The positive aspects of the HOK-designed ARTIC is that it is prominent, has a graceful shape and will likely be an ornament to a city that has long worked to make its downtown area seem at least as big and prosperous as Disneyland, the resort-within-a-city which has been Anaheim's monstre sacre for half a century. The negative aspects, arguably, is that the building, with its soaring, glass-lined ceilings, is not readily identifiable as a train station or perhaps anything else. If we were flying over the completed building in a helicopter, and knew nothing about it, what would we think it was? My first guess is an opera house or community theater, because the half-shell profile of the building suggests a band shell. A second guess might be an Olympic-sized sports venue, although this building, with its half-round foot print, looks more like a basketball stadium cut down the middle.
When we find out that ARTIC is a transit building, however, it's clear that HOK has wisely chosen to evoke the soaring spaces of old-time rail stations—Grand Central and the late, great Penn Station, both in New York, are the textbook examples—with the height of the building symbolizing the great press of people down below, all hurrying past one another in search of their travel connections. The new-style transit hub is different from Grand Central, however, because the transit hub is a building sitting alone in the middle of a parking lot--an awkward condition that tends to isolate these structures from the business districts they serve.
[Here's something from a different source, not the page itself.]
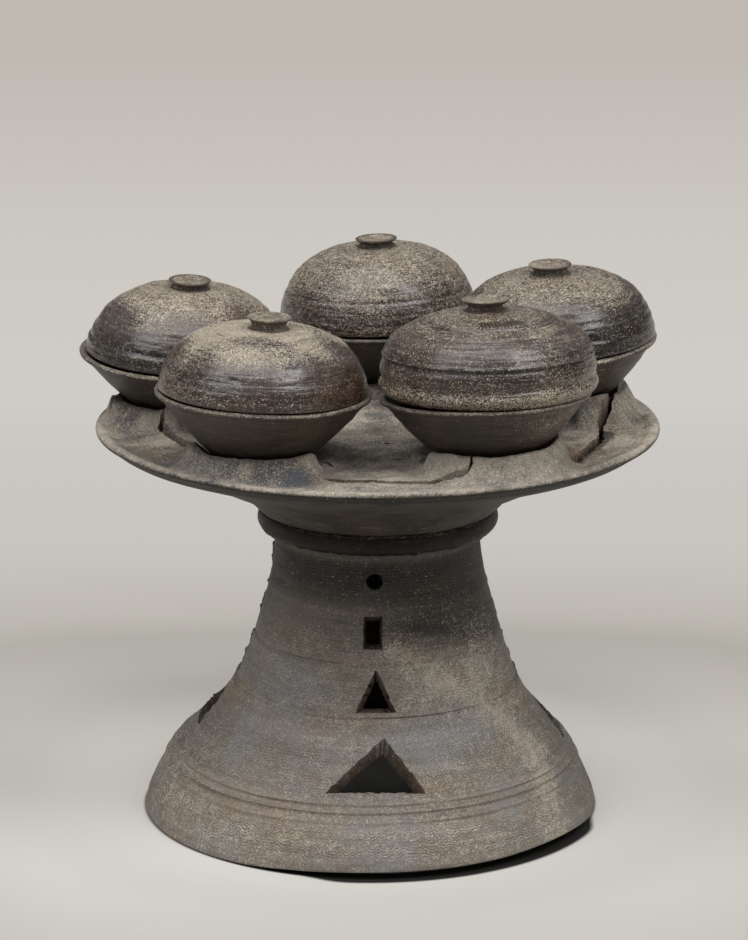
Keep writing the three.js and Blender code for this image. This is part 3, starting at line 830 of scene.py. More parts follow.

A much smaller, but equally intriguing, transit center is the proposed Hercules Multimodal Transit Center in Contra Costa County. If I'm reading it correctly, the Hercules station evokes a different building type, in this case the long-barrel vaulted train stations of Great Britain and France. (Think of the train station in Paris that became the Musee D'Orsay.) The "signifier" or symbolic piece in this design is a set of three broad-shouldered station buildings with curving roofs, which remind me of the industrial-looking buildings, with their long, "extruded" cross sections. In suburban Hercules, however, the station buildings are narrow, rather than the long platforms found in big-city train stations. A prominent clock tower that serves as a place marker is another traditional device.
In terms of making sense at first view, I find Hercules more easily identifiable as a transit station than ARTIC. At the same time, the rapid growth of transit stations suggests that there is something like an architectural version of "shake out" happening, whether competing images of what best symbolizes the intermodal transit station. Cities like Sacramento and Los Angeles, which have created new transit centers at the site of existing rail stations, have a certain advantage, although the 19th Century or early 20th Century facades of those stations may not give an adequate idea, from the outside, of the 21st Century transit technology that someday may roll in behind their walls. It's clear from the contrast between ARTIC and Hercules, in any event, that the image of the present-day transit center is still early in its evolution.